My second stop, a must do during Christmas season, was Harrods. Surrounded by shining gold decoration, Egypt style stairs, luxury clothes, too precious to be true jewellery, I downloaded the Harrods iPhone app eager to enhance my in-shop experience thanks to location based technology. Scanning some of the rooms I saw several beacons placed around. But..I couldn’t find any personalised offers based on beacons technology. It seems that beacons were given only the function to track how many people are visiting the store.

Is beacons technology just an empty buzz-word intended to be over in 2016?

That’s not the right question. It’s not a matter of technology. It’s a matter of understanding what’s the value of using a technology. Current implementations are clearly showing that retailers are often replicating on a new technology a traditional way to communicate. Often not considering the overall customer experience and how new technologies and traditional channels could benefit and enhance each other. If you’re going to send shoppers a push notification while they’re walking inside a mall, you should provide them a (personalised) content boosting the shopping experience and not the same printed promotion they will notice as soon as they will walk towards the shops windows. When downloading an app and accepting to receive push notifications, customers are trading their preferences and personal data expecting to receive a service genuinely useful. If this expectation is betrayed they will quickly (and rightly) switch off.

Analysts forecast that by 2019 there will be about 60 million beacons in use. It means shopping malls, individual shops and streets saturated with beacons. The math is easy made: all the smartphones developed during the latest 2 years support beacons technology. And it’s not only on iOS. Google launched Eddystone few months ago, permitting to retailers to deliver location based messages to consumers, not only downloading an app, but as well through browsers (Eddystone protocol permits beacons to broadcast a web URL). It means breaking an adoption barrier. And Eddystone can be implemented by any Bluetooth-equipped device: light bulbs, home security systems, thermostats, thermometers could collect specific data (location, temperature, humidity) and send messages to nearby Android smartphones.

So are beacons here to stay? Probably beacons will stay for the next 4 or 5 years or, better said, they will stay until the raise of another technology, good enough to compete with the cost-to-benefit ratio. What we should better ask is:

Are retailers ready to profit from the opportunity?  The opportunity to offer a truly über personalised and revolutionary in-store experience thanks to contextual and not-contextual data collected through smart devices, apps, social media, websites, loyalty programs, third-parties.  The opportunity of predictive marketing and “smart” retargeting campaigns – hopefully we will get rid of the stalking banner screaming to buy the same pair of shoes you just bought! The opportunity to exit from the seasonal/spamming offers to start building a truly long-term and personalised relationship with their customers.

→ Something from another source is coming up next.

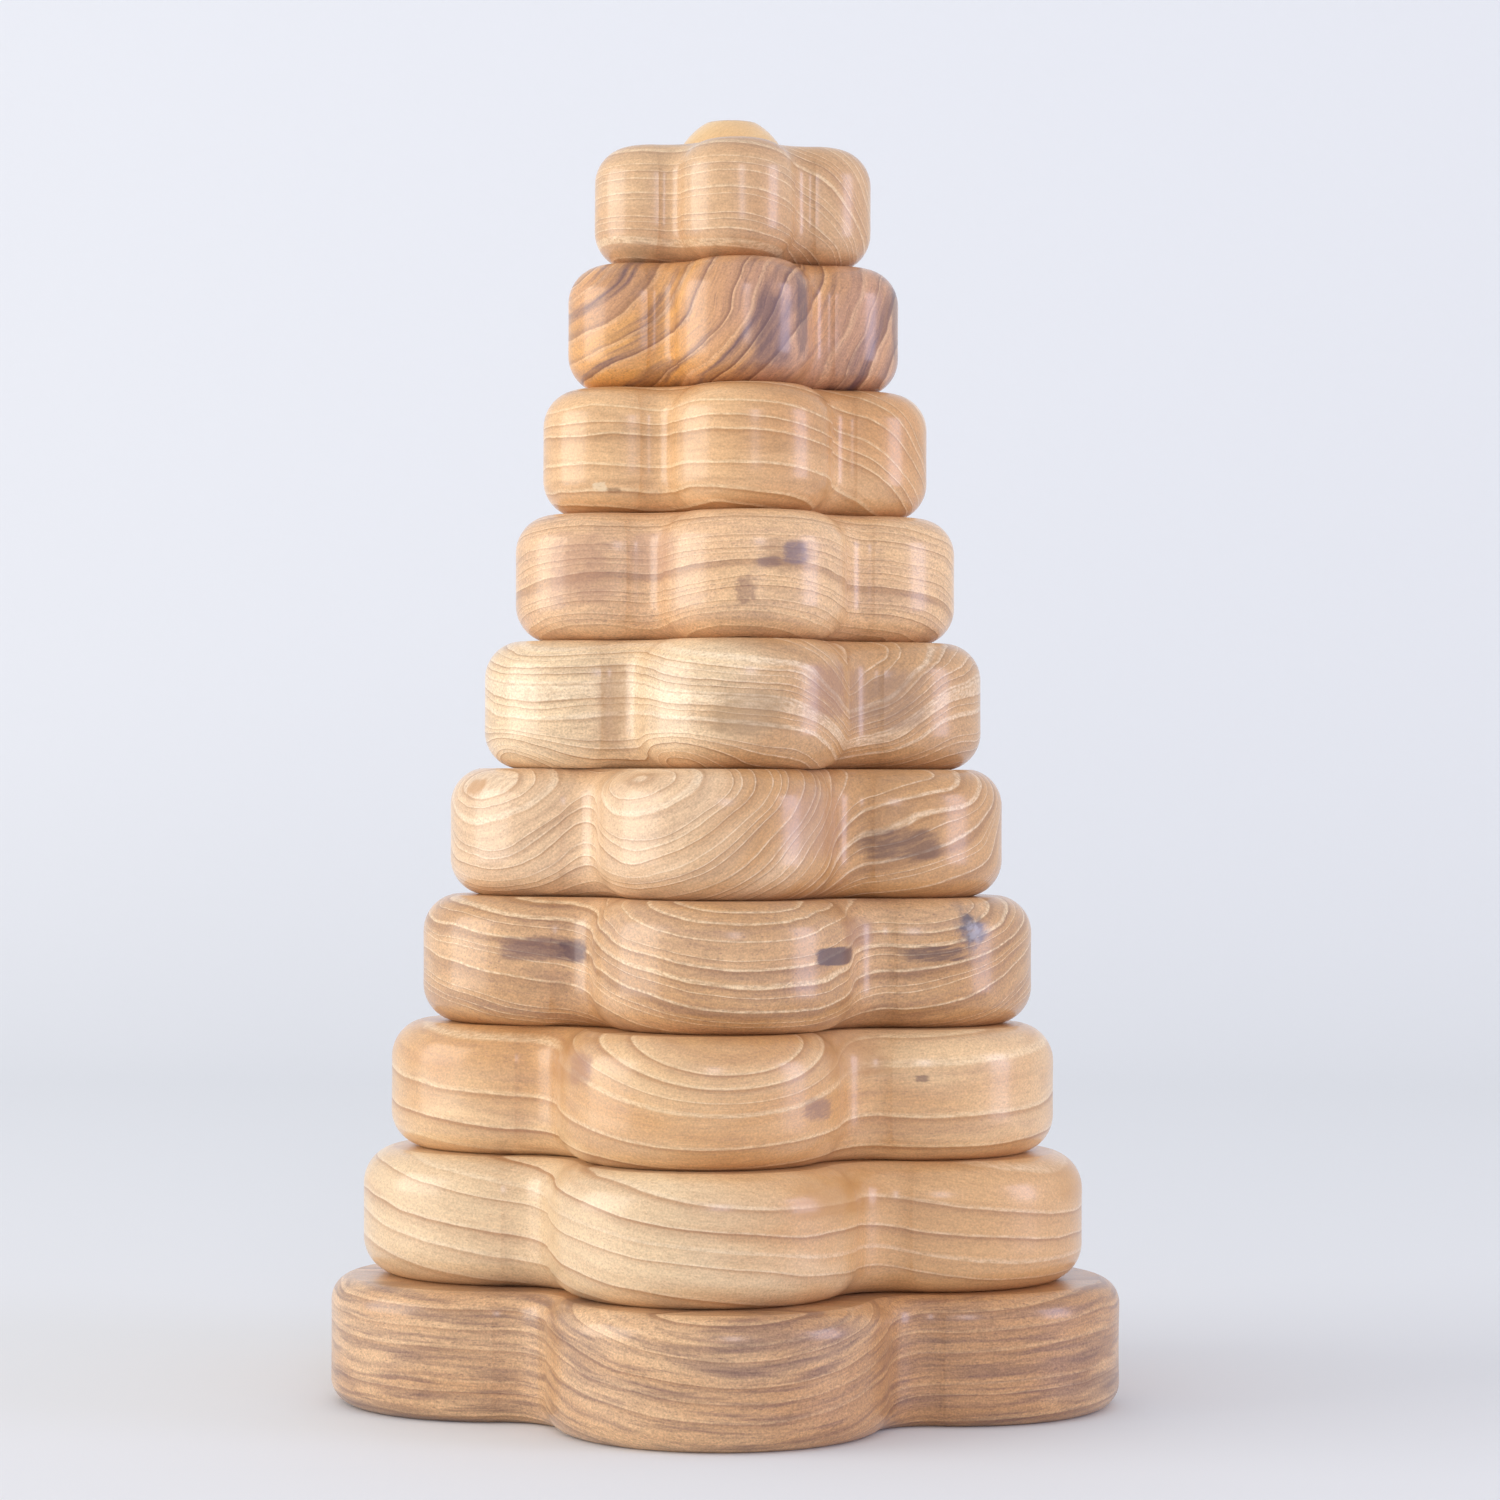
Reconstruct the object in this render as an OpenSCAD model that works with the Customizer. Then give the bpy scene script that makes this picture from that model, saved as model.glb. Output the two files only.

Shoppercentric in July published a report, interviewing +1000 UK shoppers. The outcome? Retailers are failing to engage with shoppers in the right way. Some data: 70% of UK shoppers have a smartphone, 30% of them have used their smartphone to shop in the past month, 1 in 3 have shopped through an app BUT just 1 in 10 regularly use mobile apps as part of the purchase process. And what people do on their smartphones while shopping?  47% share ideas, 29% compare prices, 20% look for product information, 17% share photos, take pictures as a reminder, store location and browse – with no intention to purchase. This suggests that retailers are failing to provide the right content. Consumers are checking internet via smartphones while shopping. Since they can’t find the right content on mobile apps, they open the retailers’ websites via smartphone. I’m pretty sure that often they will suffer from a bad user experience, not finding the information they are craving for, due to a not responsive design website - only 20% of top 200 retailers worldwide has a responsive design site.

Are retailer just slow on upgrading the in-store experience or do there are other reasons?  In-store product&price comparison via smartphones are amongst the preferred customers activities (49% in UK). Retailers consider price transparency either as a distant enemy – “only early adopters are checking prices while shopping” either as a threat to be faced by activating a range of protective behaviours. They fear margin shrinking, to fail to keep their price advantage against competitors and, in sum, to lose sales. Many sales. Shoppers can probably discover they can buy the same item on at 15% less and get it even delivered at home. For free and in few hours. But clumsy hiding information to mislead customers won’t help. Shoppers are increasingly questioning the prices behind the products they buy. The actual trend is the total pricing transparency: not only sale pricing, but as well production cost, labour cost, distribution cost, duties are expected to be transparent. Retailers are often failing to consider price transparency as an opportunity. The total transparency should be leveraged as an advantage, as a tactic to “romance” the brand, highlighting why the brand is different and better. Retailers efforts should be focused on identifying which are the costs – purchasing incentives, superior services, higher quality, assortment, personalised offers, shopping environment – consumers perceive as added value, worth the price.  Short-term tactics? Personalisation and loyalty are the keywords: emphasise the purchase incentive over the single item price, reward with the “best price” the truly high value/loyal customers, design and promote über personalised membership/subscription models where savings are linked to quarterly/yearly contracts.

The long term goal? To strengthen the brand equity developing a broader value proposition, a personalised and trusted relationship with customers. Retail startups like Everlane or Honest by are surfing the wave. They got that trust matters. Everlane encourages consumers to “Know your factories. Know your costs. Always ask why.” Radical transparency is the new motto. Everlane publishes the full break down of their production cost, claiming that one dress, for instance, sold for $98 at Everlane, would cost $190 in a traditional retailer. On Honest by website you can read “Honest by offers products with complete transparency in price and manufacturing, creating a new paradigm in fashion and retail“.  And they strongly benefit of an active presence on social media, transparent by nature. Sharing means caring, in our interpersonal relationships and also in our relationship with companies.